Last month, the FDA released four new guidance documents providing insight on the FDA’s interpretation of provisions of the Biologics Price Competition and Innovation Act (“BPCIA”), as it amends the Public Health Service Act (“PHS Act”) and the Patient Protection and Affordable Care Act (“ACA”), among other statutes. Two of the documents relate to the “Deemed to be a License” provision in section 7002(e) of the BPCIA, and are covered in a separate post. The remaining two documents, which will be discussed here, address recommended practices for biosimilar development and meeting the application requirements for biosimilar and interchangeable products.[1]

The Questions and Answers on Biosimilar Development and the BPCI Act (Revision 1) guidance document is intended to enhance transparency of the FDA’s interpretation of the BPCIA by providing responses to common questions from prospective applicants and interested parties. The content is largely pulled from two of the FDA’s prior draft guidance documents issued in April 2015 and May 2015, respectively, with some updates and revisions.
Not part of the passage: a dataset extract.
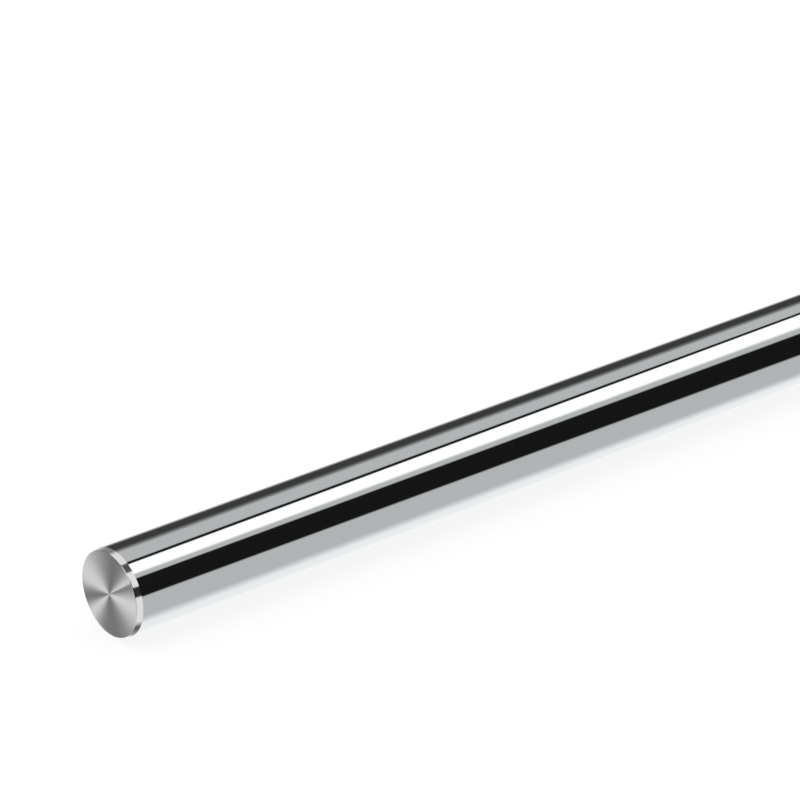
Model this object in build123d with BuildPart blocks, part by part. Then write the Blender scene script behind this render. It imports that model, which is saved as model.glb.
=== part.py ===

In particular, the Q&A addresses questions regarding the permissible differences between a proposed biosimilar product and a reference product, as related to formulation and delivery device and the number of routes of administration, presentations (e.g., strengths or delivery devices), and conditions of use. One noteworthy change from the earlier drafts that spans several of the questions is the reference to a new January 2017 guidance document entitled “Considerations in Demonstrating Interchangeability With a Reference Product.” While the 2015 drafts included brief explanations about the FDA’s review process for interchangeable products as relevant to each question, the revised responses now direct applicants to the comprehensive 30-page guidance, which provides detailed suggestions for the development of and applications for a proposed interchangeable product specifically.

Other relevant differences between the drafts include: a change in the recommended length of time to retain reserve samples of the products used in comparative clinical studies intended to support a 351(k) application (now for at least 5 years following the date on which the 351(k) application is licensed, or, if such application is not licensed, at least 5 years following the date of completion of the studies); removal of the recommendations related specifically to retaining samples from multi-site studies and products intended for multi-dose administration; and an expanded definition of “publicly-available information” in relation to FDA’s previous determination that the reference product is safe, pure, and potent to include in a 351(k) application (the definition now includes “FDA-approved labeling for the reference product,” in addition to the types of information found in the “action package” for a Biologics License Application (“BLA”)). Lastly, while some Q&As were withdrawn and moved to the companion draft guidance document (addressed below), one  question relating to the permissibility of extrapolated clinical data was withdrawn entirely, and instead refers applicants with questions about the standards for clinical data to another guidance from April 2015, entitled “Scientific Considerations in Demonstrating Biosimilarity to a Reference Product.”

The companion document to Questions and Answers on Biosimilar Development and the BPCI Act (Revision 1) is New and Revised Draft Q&As on Biosimilar Development and the BPCI Act (Revision 2), which includes additional Q&As that address the requirements for pediatric assessments or investigations under the Pediatric Research Equity Act (“PREA”), the suggested support for post-approval manufacturing changes for a licensed biosimilar product, and the definition of “protein” in section 351(i)(1) of the PHS Act. Notably, the document also clarifies that a 351(k) application is not the appropriate vehicle to seek approval for routes of administration, dosage forms, strengths, or conditions of use that differ from those of the reference product, implying that sponsors must instead utilize the regular, unabbreviated pathway for licensure in those instances.

A new topic that the FDA addresses in this second guidance is the issue of when a reference product holder refuses to sell a product to a prospective applicant that is seeking to conduct studies to support approval of a biosimilar product, based on a belief that supplying the product for that purpose would violate the risk evaluation and mitigation strategy (REMS) with elements to assure safe use (ETASU) for the reference product. Noting that such incidents have occurred, the FDA proposes a solution where the prospective applicant may submit study protocols to the FDA and request a letter from the FDA stating that the proposed studies contain safety protections that would comply with the REMS. If the FDA finds that the safety protections are comparable to those in the REMS, the FDA would then notify the reference product holder with a separate letter indicating that the Agency would not consider the supply of the reference product to the prospective applicant for the required testing to be a violation of the REMS. The FDA hopes that this solution will help facilitate a prospective applicant’s access to the reference product for purposes of supporting the license application.

[1] The FDA clarifies that a “biosimilar” or “biosimilar product” refers to a product that the FDA has determined to be biosimilar to the reference product under sections 351(i)(2) and 351(k)(2) of the PHS Act, and that an “interchangeable biosimilar” or “interchangeable product” refers to a biosimilar product that the FDA has determined to be interchangeable with the reference product under sections 351(i)(3) and 351(k)(4) of the PHS Act.